Discussion. The wife argues that the provision of the judgment concerning the allocation of dependents conflicts with § 151 and § 152 of the Internal Revenue Code, 26 U.S.C. §§ 151, 152 (2006), and the interpretation and explanation of the law in the Treasury regulations. She asserts that the present system of dependency exemptions and credits arising therefrom no longer allows State courts to make awards of dependency exemptions, because under current Federal tax law the custodial parent “is entitled to the dependents unless that custodial parent has agreed to release the dependents using a specified form or format.” Pointing to Example 18 of Treas. Reg. § 1.152-4, the wife states that even a divorce decree requiring a parent to execute a release so that the noncustodial parent can claim the exemption (something that the judge did not order in the present case) is “ineffective to allocate the right to claim the child as a dependent.” Therefore, in the wife’s view, the judge’s order awarding the husband the right to claim the children as dependents is “unlawful,” and she is entitled to claim both children as dependents. We are not persuaded.
Both the 1984 amendment and current Federal law require that in order for noncustodial parent to claim a child as a dependent, the custodial parent must execute a written declaration releasing the right to so claim the child. As noted, we held in Bailey, supra at 504-505, that a judge properly may allocate dependency exemptions. In view of the foregoing, we are persuaded that the general holding in Bailey continues to have vitality here. Under Bailey, a judge has authority to allocate dependency exemptions under the similar provisions of the 1984 amendment, and, subject to the caveats discussed supra, that authority has not been abrogated by the further amendments to 26 U.S.C. § 152. [Note 4] Although not accorded precedential weight, our summary disposition order in Zoffreo v. Zoffreo, 76 Mass. App. Ct. 1105 (2010), is also persuasive on this point (in affirming an order that the wife was entitled to claim dependency for the parties’ children under the Internal Revenue Code, this court cited to Bailey, supra, for the proposition that while a custodial parent was normally entitled to such a deduction, a State court judge has the power to allocate dependency exemptions for divorced parents).
Conclusion. The judge did not err in allowing the husband to claim the children as dependents on his State and Federal income tax returns. Accordingly, we remand this matter to the Probate and Family Court, where the judge shall consider issuing an order that the wife execute a written declaration releasing her claim to the dependency deductions.
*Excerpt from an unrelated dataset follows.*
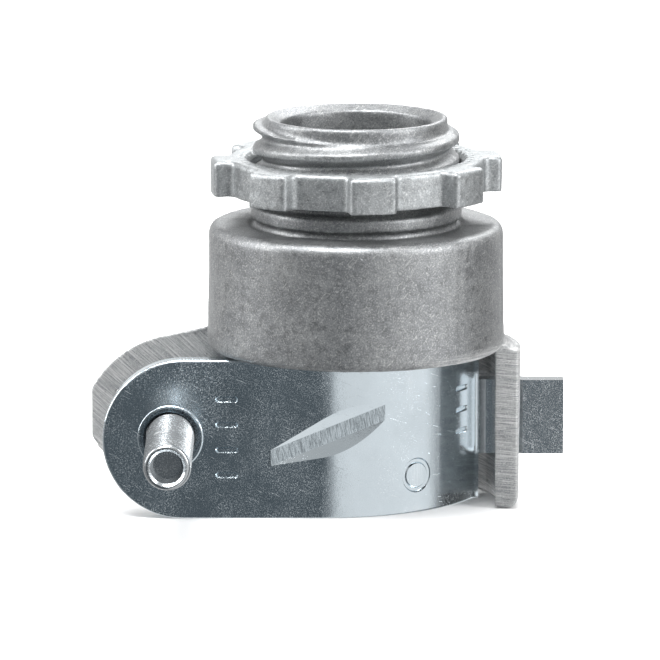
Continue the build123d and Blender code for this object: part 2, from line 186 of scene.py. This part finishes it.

[Note 1] The judge noted that the wife testified that she earned approximately $2,500 in 2010, and she filed State and Federal tax returns without consultation with the husband for the tax year 2010. On her 2010 tax returns, the wife claimed head of household status and both children as dependents. The judge stated that “[t]his has put Husband the majority wage earner at a distinct financial disadvantage on his 2010 return.”
[Note 2] The House Committee stated: “The committee wishes to provide more certainty by allowing the custodial spouse the exemption unless that spouse waives his or her right to claim the exemption. Thus, dependency disputes between parents will be resolved without the involvement of the Internal Revenue Service.” Bailey, 27 Mass. App. Ct. at 502 n.2, quoting from H.R. Rep. No. 432, 98th Cong., 2d Sess., pt. 3, at 1498-1499 (1984).
[Note 3] Temporary Treas. Reg. § 1.152-4T, 26 C.F.R. § 1.152-4T (1984), also provided: “A noncustodial parent may claim the exemption for a dependent child only if the noncustodial parent attaches to his/her income tax return for the year of the exemption a written declaration from the custodial parent stating that he/she will not claim the child as a dependent for the taxable year beginning in such calendar year. The written declaration may be made on a form to be provided by the Service for this purpose. Once the Service has released the form, any declaration made other than on the official form shall conform to the substance of such form.” (Emphasis supplied.)
[Note 4] Our conclusion is not inconsistent with Example 18(ii) set out in 26 C.F.R. § 1.152-4(g), which states, in the context of the scenario posited in Example 18(i), that “[t]he order in the divorce decree requiring [the custodial parent] to execute a Form 8332 is ineffective to allocate the right to claim Child as a dependent to [the custodial parent].” We interpret Example 18 to mean that a State court order itself is not enough under current law to effectuate the allocation (or transfer) of dependents; Federal law pertaining to the release of the exemption must be complied with. However, we perceive nothing in the example that would preclude a State court from allocating an exemption (or ordering that a custodial parent execute an appropriate form releasing the exemption) and then enforcing that order on the State level through a contempt proceeding. We note, further, that Example 18(iii), which presumably is based on the factual scenario set out in Example 18(i) (i.e., where the State court order requires the custodial parent to execute a Form 8332 release), provides that if the custodial parent executes the form, and the noncustodial parent attaches it to his tax return, then the noncustodial parent may claim the child as a dependent.